Ultimately, prospective claimants may find that they need to pursue the Government for a remedy in the civil courts, if they have been prevented by the fee regime from accessing justice in the employment tribunal. However, claims of this nature against the Government will not be straightforward as it is likely to be difficult for a claimant to show they would have presented a claim but for having to pay an unlawful fee and, secondly, that if they had presented a claim they would have been entitled to compensation. So, while technically, there could be a flurry of old claims, we consider the Supreme Court’s decision is more likely to have impact by increasing the number of new claims going forward.
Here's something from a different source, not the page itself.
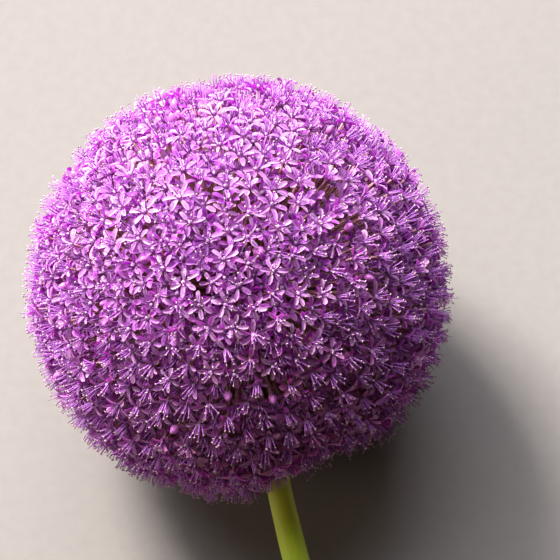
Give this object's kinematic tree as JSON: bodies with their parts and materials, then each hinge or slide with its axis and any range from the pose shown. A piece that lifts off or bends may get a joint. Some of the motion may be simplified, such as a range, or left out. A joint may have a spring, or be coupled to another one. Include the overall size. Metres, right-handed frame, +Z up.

Will there be a new fee regime?
It remains to be seen whether the fee regime will be amended or scrapped it in its entirety. While fees for prospective claimants at the current level have been ruled unlawful as hindering access to justice, the Government may attempt to salvage the fee regime by seeking to introduce new, lower, fees for general claims. The Government might also argue that fees for Judicial Mediation and other aspects of using the tribunal process are not unlawful and should continue. The UK Government is already consulting on the fee regime in England and Wales and so it is likely that a new system of fees could be introduced there. We may end up with a different approach in Scotland: the SNP are opposed to fees and have promised to abolish them, and the management of employment tribunals are already due to be devolved to Scotland. A quick, clear steer from both the UK and Scottish Governments will be helpful. For the moment it is clear that claimants do not have to pay a fee to lodge a claim or be granted a hearing.
Is it good news?
Many people will cheer the abolition of employment tribunal fees. The Supreme Court considered them a barrier to justice, evidenced by a 70% drop in claims since the introduction of fees. However, if the removal of fees leads to an increase in claims again, businesses may face added costs. This highlights the need for good management and smart, low-cost, ways of resolving disputes in the workplace. Applying to an employment tribunal should be a last resort but when this happens, we need to ensure our tribunal system can promptly and cost-effectively resolve those disputes referred to it. General changes to the tribunal system in England and Wales are already being considered, and further changes can be expected in Scotland after the tribunals are devolved. The Supreme Court’s decision declaring fees unlawful will now play a part in shaping any future reform of the employment tribunal service in the UK.